Keunikan Paroki Curahjati bukan hanya pada warisan sejarah, tapi juga budaya gotong royong yang kuat. Perayaan Panca Windu Paroki tahun 1996 adalah salah satu contoh nyata: tanpa anggaran konsumsi, sekitar 1000 umat hadir dan membawa makanan masing-masing dari rumah. Sajian berlimpah, suasana hangat, dan pesta iman berjalan penuh syukur. Mata pencaharian mayoritas umat sebagai petani tercermin dalam bentuk persembahan hasil panen saat misa-misa besar.
Semangat kebersamaan ini membuat Paroki Curahjati berkembang pesat dan mampu berdiri sejajar dengan paroki-paroki lain yang lebih dahulu berdiri.
Budaya sebagai Jalan Pewartaan
Sejak Konsili Vatikan II, Gereja Katolik mendorong inkulturasi, yaitu mengintegrasikan nilai budaya lokal ke dalam kehidupan gereja. Paroki Curahjati merespons semangat ini dengan cemerlang. Romo Hugo Susdianto, O.Carm (1996–2000) mengajak umat memainkan seni jedor dalam misa dan membentuk grup "Slaka Cupu Rohani".
Lalu pada era Romo Yustinus Slamet Riyadi, O.Carm (2001–2006), gereja bahkan menjadi tempat pagelaran wayang kulit, karawitan, dan ruwatan Katolik. Romo Yus, seorang dalang sekaligus imam, memperkenalkan Wayang Wahyu dan mempertemukan umat Katolik dan non-Katolik dalam Sanggar Seni Bodronoyo. Pewartaan menjadi lebih inklusif dan membumi lewat pendekatan budaya.
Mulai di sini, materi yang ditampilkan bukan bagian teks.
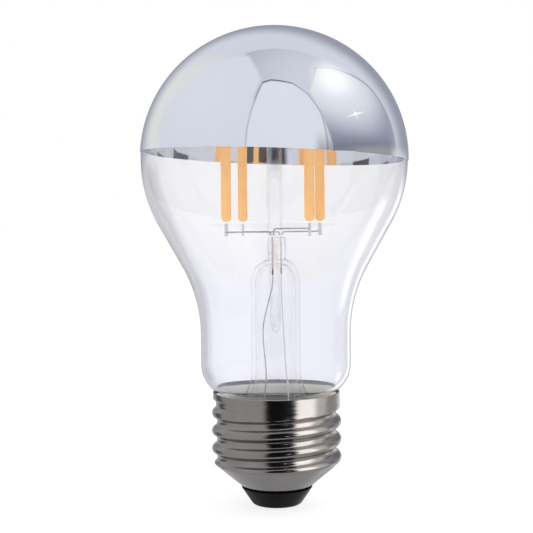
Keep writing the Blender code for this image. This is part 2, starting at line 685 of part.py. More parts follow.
def make_driver(board_green, moulding, aluminium, ceramic, copper, sleeve):
    """Driver board standing on the insulator, with the parts that it carries."""
    middle = (0, BOARD_FRONT_Y + BOARD_THICK / 2, BOARD_Z + BOARD_HEIGHT / 2)
    block("driver_board", middle, (BOARD_WIDTH, BOARD_THICK, BOARD_HEIGHT), board_green, bevel=0.2 * MM)
    make_component("bridge_rectifier", RECTIFIER, UPPER_ROW, UPPER_HEIGHT, moulding, legs=2)
    make_component("driver_chip", DRIVER_CHIP, UPPER_ROW, UPPER_HEIGHT, moulding, legs=4)
    make_component("chip_resistor_1", CHIP_RESISTORS[0], LOWER_ROW, LOWER_HEIGHT, ceramic)
    make_component("chip_resistor_2", CHIP_RESISTORS[1], LOWER_ROW, LOWER_HEIGHT, ceramic)
    make_component("chip_capacitor", CHIP_CAPACITOR, LOWER_ROW, LOWER_HEIGHT, ceramic)

    crimp_z = CAN_HEIGHT - CAN_CRIMP_DROP
    profile = [
        (0, 0),
        (CAN_R - CAN_EDGE, 0),
        (CAN_R, CAN_EDGE),
        (CAN_R, crimp_z - 2 * CAN_EDGE),
        (CAN_R - CAN_EDGE, crimp_z),
        (CAN_R, crimp_z + 2 * CAN_EDGE),
        (CAN_R, CAN_HEIGHT - CAN_EDGE),
        (CAN_R - CAN_EDGE, CAN_HEIGHT),
        (CAN_R - 3 * CAN_EDGE, CAN_HEIGHT - CAN_EDGE),
        (0, CAN_HEIGHT - CAN_EDGE),
    ]
    can = turned("capacitor_can", profile, aluminium, segments=20)
    can.location = (*CAN_XY, BOARD_Z)
    can_top = BOARD_Z + CAN_HEIGHT
    lead_z = can_top + CAN_LEAD_RISE
    for number, sign in ((1, -1), (2, 1)):
        x = CAN_XY[0] + sign * CAN_LEAD_PITCH / 2
        lead = [(x, CAN_XY[1], can_top), (x, CAN_XY[1], lead_z), (x, PAD_Y, lead_z)]
        wire(f"capacitor_lead_{number}", lead, COMPONENT_WIRE_R, aluminium)

    fuse_low = BOARD_Z + FUSE_RISE
    fuse_top = fuse_low + FUSE_HEIGHT
    waist = FUSE_R * 0.85
    cheek = FUSE_HEIGHT / 5
    profile = [(0, 0), (FUSE_R * 0.6, 0), (FUSE_R, cheek / 2), (FUSE_R, cheek), (waist, cheek * 1.5)]
    profile += [(r, FUSE_HEIGHT - z) for r, z in reversed(profile)]
    fuse = turned("fuse_resistor", profile, sleeve, segments=16)
    fuse.location = (*FUSE_XY, fuse_low)
    over = fuse_top + GAP + FUSE_LEAD_RISE
    lead = [(*FUSE_XY, fuse_top + GAP), (*FUSE_XY, over), (FUSE_XY[0], PAD_Y, over)]
    wire("fuse_board_wire", lead, COMPONENT_WIRE_R, copper)
    under = INSULATOR_TOP_Z + 3 * GAP
    lead = [
        (*FUSE_XY, fuse_low - GAP),
        (*FUSE_XY, under),
        (0, 0, under),
        (0, 0, CONTACT_SHANK_TOP + GAP),
    ]
    wire("contact_wire", lead, COMPONENT_WIRE_R, copper)


def make_side_wire(copper):
    """From the board's edge to the inner side of the shell, in the bottom of a thread groove."""
    groove_z = THREAD_CREST_Z
    reach = THREAD_MINOR_R - CAP_WALL - GAP
    x = -BOARD_WIDTH / 2 + SIDE_WIRE_INSET
    z = BOARD_TOP_Z - SIDE_WIRE_DROP
    lead = [(x, PAD_Y, z), (x, PAD_Y / 2, z), ((x - reach) / 2, 0, groove_z), (-reach, 0, groove_z)]
    wire("side_wire", lead, COMPONENT_WIRE_R, copper)


def build():
    clear_scene()
    glass = make_material("clear_glass", (0.95, 0.96, 0.98), 0.02, transmission=1.0)
    mirror = make_material("mirror_silver", (0.86, 0.87, 0.9), 0.04, metallic=1.0)
    nickel_cap = make_material("dark_nickel", (0.42, 0.40, 0.39), 0.18, metallic=1.0)
    black_glass = make_material("black_insulator", (0.012, 0.013, 0.016), 0.25)
    tin = make_material("tinned_contact", (0.62, 0.62, 0.64), 0.3, metallic=1.0)
    cement = make_material("cap_cement", (0.55, 0.54, 0.47), 0.9)
    phosphor = make_material("phosphor_yellow", (0.92, 0.52, 0.17), 0.5)
    nickel = make_material("nickel_wire", (0.5, 0.49, 0.48), 0.3, metallic=1.0)
    sealing = make_material("seal_wire", (0.62, 0.3, 0.24), 0.35, metallic=1.0)
    copper = make_material("tinned_copper", (0.6, 0.55, 0.5), 0.35, metallic=1.0)
    board_green = make_material("board_green", (0.05, 0.22, 0.1), 0.5)
    moulding = make_material("chip_black", (0.02, 0.02, 0.022), 0.45)
    aluminium = make_material("capacitor_aluminium", (0.75, 0.75, 0.77), 0.25, metallic=1.0)
    ceramic = make_material("chip_ceramic", (0.35, 0.27, 0.2), 0.5)
    sleeve = make_material("resistor_coating", (0.12, 0.3, 0.33), 0.5)

    make_envelope(glass)
    make_mirror(mirror)
    make_stem(glass)
    make_exhaust_tube(glass)
    make_support_rod(glass)
    for index in range(FILAMENT_COUNT):
        make_filament(index, phosphor, nickel)
    make_top_wires(nickel)

    metals = (nickel, sealing, copper)
    near_route = [(-110, 0.92), (-151, 0.69), (-153, 0.53), (-130, 0.3), (-152, 0)]
    far_route = [(61, 0.8), (47, 0.35), (20, 0)]
    make_lead("near", -1, (2, 3), BRANCH_RISE, near_route, metals)
    make_lead("far", 1, (0, 1), 0.0, far_route, metals)

    make_cap_shell(nickel_cap)
    make_cement(cement)
    make_insulator(black_glass)
    make_centre_contact(tin)
    make_driver(board_green, moulding, aluminium, ceramic, copper, sleeve)
    make_side_wire(copper)


build()
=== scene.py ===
from math import acos, asin, atan2, copysign, cos, degrees, hypot, pi, radians, sin, sqrt, tan

import bpy
import bmesh
from mathutils import Matrix, Vector


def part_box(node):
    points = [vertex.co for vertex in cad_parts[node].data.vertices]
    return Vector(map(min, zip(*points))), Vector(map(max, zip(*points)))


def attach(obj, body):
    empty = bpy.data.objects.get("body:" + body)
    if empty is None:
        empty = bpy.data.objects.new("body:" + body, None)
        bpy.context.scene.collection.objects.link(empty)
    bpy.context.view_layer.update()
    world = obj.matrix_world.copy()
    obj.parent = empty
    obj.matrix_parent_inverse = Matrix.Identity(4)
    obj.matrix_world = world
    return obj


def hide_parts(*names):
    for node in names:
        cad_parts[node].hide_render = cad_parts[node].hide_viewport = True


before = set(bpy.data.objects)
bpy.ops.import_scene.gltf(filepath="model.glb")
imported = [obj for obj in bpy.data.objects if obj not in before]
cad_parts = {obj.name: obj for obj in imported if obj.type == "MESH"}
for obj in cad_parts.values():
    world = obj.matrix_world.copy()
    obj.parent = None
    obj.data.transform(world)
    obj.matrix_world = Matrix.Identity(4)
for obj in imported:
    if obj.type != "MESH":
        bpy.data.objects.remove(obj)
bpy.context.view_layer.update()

mm = 0.001
fullTurn = 2 * pi
print("frame loaded:", len(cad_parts), "nodes")


# Modelling helpers: outlines are (radius, height) in millimetres, places are in metres

def clearSelection():
    if bpy.context.mode != "OBJECT":
        bpy.ops.object.mode_set(mode="OBJECT")
    bpy.ops.object.select_all(action="DESELECT")


def selectOnly(piece):
    clearSelection()
    piece.select_set(True)
    bpy.context.view_layer.objects.active = piece


def arcPoints(centre, radius, start, end, steps):
    points = []
    for step in range(steps + 1):
        angle = radians(start + (end - start) * step / steps)
        points.append((centre[0] + radius * cos(angle), centre[1] + radius * sin(angle)))
    return points


def smoothStep(value):
    value = min(max(value, 0.0), 1.0)
    return value * value * (3 - 2 * value)


def quarterCurve(start, end, low, high, steps):
    # a quarter of an ellipse that sets out level from the first radius and ends upright at the second
    points = []
    for step in range(steps + 1):
        angle = radians(90 * step / steps)
        points.append((start + (end - start) * sin(angle), low + (high - low) * (1 - cos(angle))))
    return points


def pickAll():
    bpy.ops.mesh.select_all(action="SELECT")


def pickParts(piece, test, verts=False):
    # selects, in edit mode, the edges or verts that pass the test
    shape = bmesh.from_edit_mesh(piece.data)
    for part in shape.verts if verts else shape.edges:
        part.select_set(test(part))
    if verts:
        shape.select_flush(True)
    bmesh.update_edit_mesh(piece.data)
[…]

Bahkan dalam ruwatan Katolik, Romo Yus menyisipkan nilai-nilai Injil dan ajaran Yesus ke dalam narasi pewayangan. Hal ini menjadi jalan baru pewartaan yang disukai masyarakat luas, termasuk umat non-Katolik.
Musik Janger dan Dialog Antaragama
Karena letaknya yang berdekatan dengan Bali, Paroki Curahjati juga mengadopsi musik Janger ke dalam liturgi sejak tahun 2002. Musik ini diiringi lagu-lagu dari “Madah Bakti” dan “Kidung Adi”, dengan nuansa pelog yang cocok diselaraskan.
Uniknya, pemusik Janger tak hanya berasal dari umat Katolik, tetapi juga dari komunitas Muslim dan Hindu. Hal ini memperlihatkan kuatnya relasi lintas iman di Paroki Curahjati. Musik menjadi jembatan dialog dan memperkuat semangat persaudaraan yang ramah dan terbuka.
Gereja yang Membumi dan Menyatu
Paroki Maria Ratu Para Rasul Curahjati adalah contoh nyata dari gereja yang membumi, yang tidak hanya mewartakan kabar gembira secara rohani, tetapi juga merangkul budaya lokal dan menjalin persaudaraan lintas iman. Iman yang hidup di Curahjati bukanlah iman yang kaku, tetapi iman yang tumbuh bersama tradisi, nilai gotong royong, dan kepekaan sosial.
Dari tanah pertanian yang subur, dari desa yang sederhana, tumbuhlah komunitas Katolik yang kuat dan kreatif. Paroki ini membuktikan bahwa iman, budaya, dan kebersamaan bisa berjalan seiring sebagai kekuatan membangun Gereja yang hidup dan penuh kasih.